Yesterday I was listening to Monday night’s episode of Countdown with Keith Olbermann and he was doing the usual blasting of his conservative opponents/competition where he tries to make them look silly and foolish. Rush Limbaugh happened to be his target at one point in the night because of a rant Limbaugh went on against Obama for some things he supposedly said about the constitution and economics in his college thesis at Columbia University. Limbaugh had ranted for a while on what Obama supposedly said until it was eventually brought to his attention that the story that he was getting his information from was actually a fake story posted on a spoof blog, and in fact Obama hadn’t said any of the stuff Limbaugh was attacking him for. It must have been priceless seeing the look on Limbaugh’s face when he realized he was punked. : )

Still, despite finding out the story was a fake Limbaugh countered that everyone knew Obama actually believed those things that the spoof was saying so the story was true anyway and Limbaugh was standing by it.

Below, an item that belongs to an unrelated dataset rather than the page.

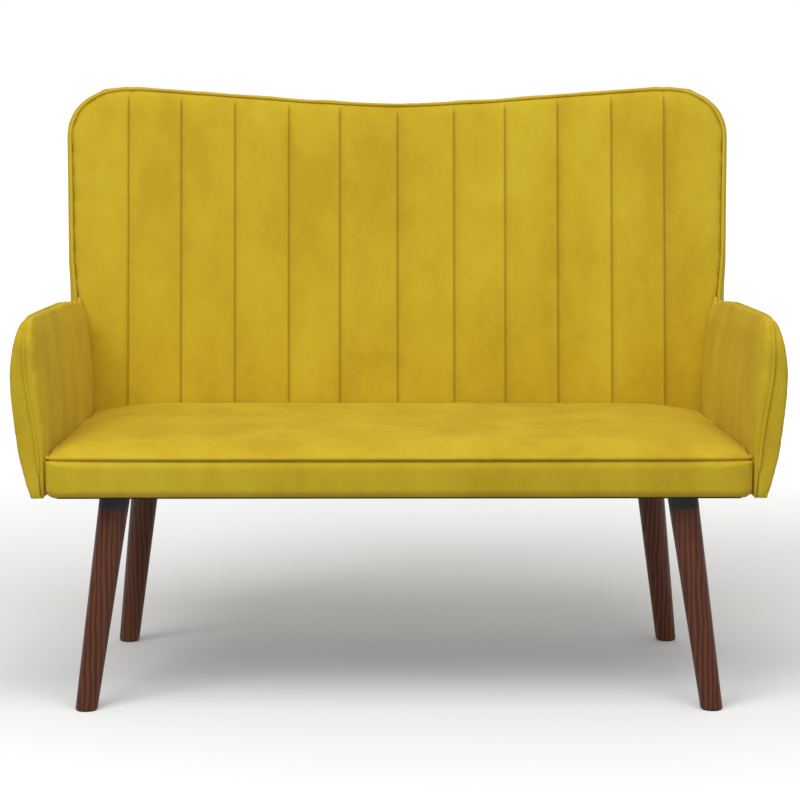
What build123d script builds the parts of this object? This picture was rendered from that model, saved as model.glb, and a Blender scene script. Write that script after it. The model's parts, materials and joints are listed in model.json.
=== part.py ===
from build123d import *
import os
from math import cos, radians, sin, sqrt, tan

# A two-seat settee with a tall channelled back, thin flared arms and four splayed wooden legs.
# The origin is on the floor under the middle of the settee. It faces -Y, and +X is the right of
# someone who stands in front of it. Left and right in the names are that person's.

# Overall sizes
overall_width = 1280.0  # over the arms at their widest
overall_depth = 708.0  # from the front feet to the top of the back
back_corner_height = 1019.0  # where the back's top and side lines would meet
seat_underside = 354.0  # height of the frame's lower face over the floor

# Back
back_lean = radians(9.8)
back_dip = 38.0  # the top edge is this much lower in the middle than at its corners
back_corner_radius = 86.0
back_dip_radius = 900.0
back_inset = 33.0  # the back's sides stand this far inside the arms' widest point
back_taper = 11.0  # its sides close in this much from the top down to the frame's underside
back_frame_thickness = 25.0
back_foam_thickness = 28.5
back_board_thickness = 3.0
post_width = 60.0
inner_post_spacing = 400.0
edge_foam_thickness = 12.0
back_strap_count = 6

# Seat
apron_height = 62.0
seat_crown = 25.0  # the seat's foam rises this far above the seam round its edge
crown_side_run = 110.0  # and takes this far to do so at the sides
crown_front_run = 90.0
crown_radius = 440.0  # where its sides meet its top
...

Anyway, why am I bringing this up? Well I thought it was funny because Limbaugh’s attempt at saving face reminded me of those who try and say that accounts in the Bible are true even if they didn’t actually happen. I’m sure you’ve seen what I’m talking about. Its claimed that even though historical events narrated in the Bible may not be historically true, they are still true in some deeper theological way. I guess it’s an attempt at saving the Bible’s inspiration and authority in the wake of challenges to it from biblical criticism, but does that strategy really work? Is it basically the same as what Limbaugh tried to do when he found out the story he was getting his information from was a fake? Is there a better option?